Elles seraient plus de 300 victimes de la violence policière, avait-on avancé du côté algérien alors que les témoignages des survivants de cette nuit avaient décrit des méthodes ordonnées par Maurice Papon d’une rare sauvagerie, citant des scènes apocalyptiques de dizaines de corps flottant sur La Seine ou emportés par le courant jusqu’à la Manche.

Une férocité qui avait fait écrire à deux historiens britanniques, Jim House et Neil MacMaster, dans "Les Algériens, la République et la terreur d'Etat", paru en 2008, qu'il s'agit de "la répression d'Etat la plus violente qu'ait jamais provoquée une manifestation de rue en Europe occidentale dans l'histoire contemporaine". 

Une reconnaissance inédite, en attendant les excuses

En 2012 et à la veille du 51ème anniversaire du massacre, le président français, François Hollande déclarait que la France "reconnaît avec lucidité" la "tragédie" qu’a constitué la "répression sanglante" d’Algériens qui manifestaient pour leur droit à l'indépendance.

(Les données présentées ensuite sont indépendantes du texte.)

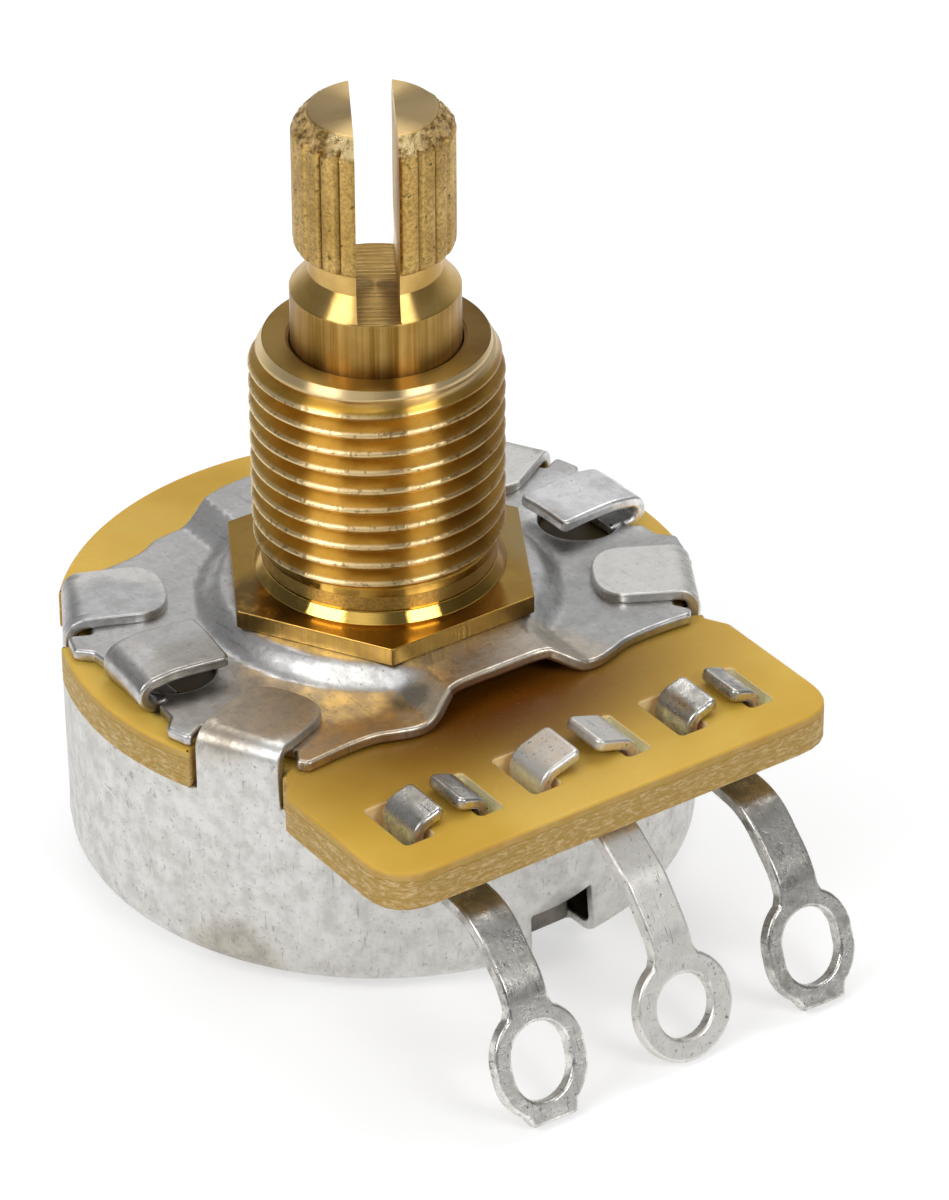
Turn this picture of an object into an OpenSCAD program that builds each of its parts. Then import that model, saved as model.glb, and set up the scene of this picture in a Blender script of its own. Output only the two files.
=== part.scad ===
// Rotary potentiometer with a threaded bushing and a split knurled shaft.
// Millimetres, +Z up the shaft. The origin is on the shaft's axis at the seat that
// meets the panel, and the terminals point towards -Y.

/* [Shaft] */
// Diameter of the turned shaft
shaft_d = 6.35; // [5.5:0.05:7]
// Top of the full-diameter collar above the panel seat
collar_top = 11.8; // [10.5:0.1:14]
// Diameter of the neck between collar and knurl
neck_d = 5; // [4.4:0.1:5.4]
// Height of the cone that leads from the collar to the neck
neck_cone_h = 0.8; // [0.4:0.1:1.2]
// Height of the neck and its cone together
neck_h = 1.75; // [1.4:0.05:3]
// Diameter over the knurl's crests
knurl_d = 6; // [5.6:0.05:6.4]
// Number of grooves round the knurl
knurl_count = 24; // [12:1:40]
// Depth of one knurl groove
knurl_depth = 0.27; // [0.1:0.01:0.4]
// Length of the knurled end with its chamfers
knurl_len = 5.5; // [4:0.1:12]
// Chamfer at the knurl's tip
tip_chamfer = 0.6; // [0.2:0.05:0.9]
// Width of the sawn slot
slot_w = 1.5875; // [0.8:0.01:2]
// Direction of the slot at rest, counted from +X
slot_angle = 58.4; // [0:0.1:180]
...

Il s’agissait alors de la première reconnaissance officielle de la "responsabilité" de l’Etat français dans la répression d’un événement qui s’était déroulé pendant la période coloniale.

Réagissant au lendemain de cette sortie inédite, le Premier ministre, Abdelmalek Sellal avait salué "les bonnes intentions" manifestées par la France pour tourner la page de ces douloureux faits, sans toutefois que cela signifie leur "oubli" par les Algériens qui attendent des "excuses officielles" pour l’ensemble des crimes coloniaux qui entachent la présence française en Algérie, avait-il néanmoins souligné.

Le président de la République, Abdelaziz Bouteflika, avait estimé, dans un message adressé quelques mois auparavant à son homologue français à l’occasion de la fête du 14 Juillet, qu’"il était temps" de faire un examen "lucide et courageux" du passé entre les deux pays et ce, dans la perspective du renforcement de leurs liens d’"estime et d’amitié".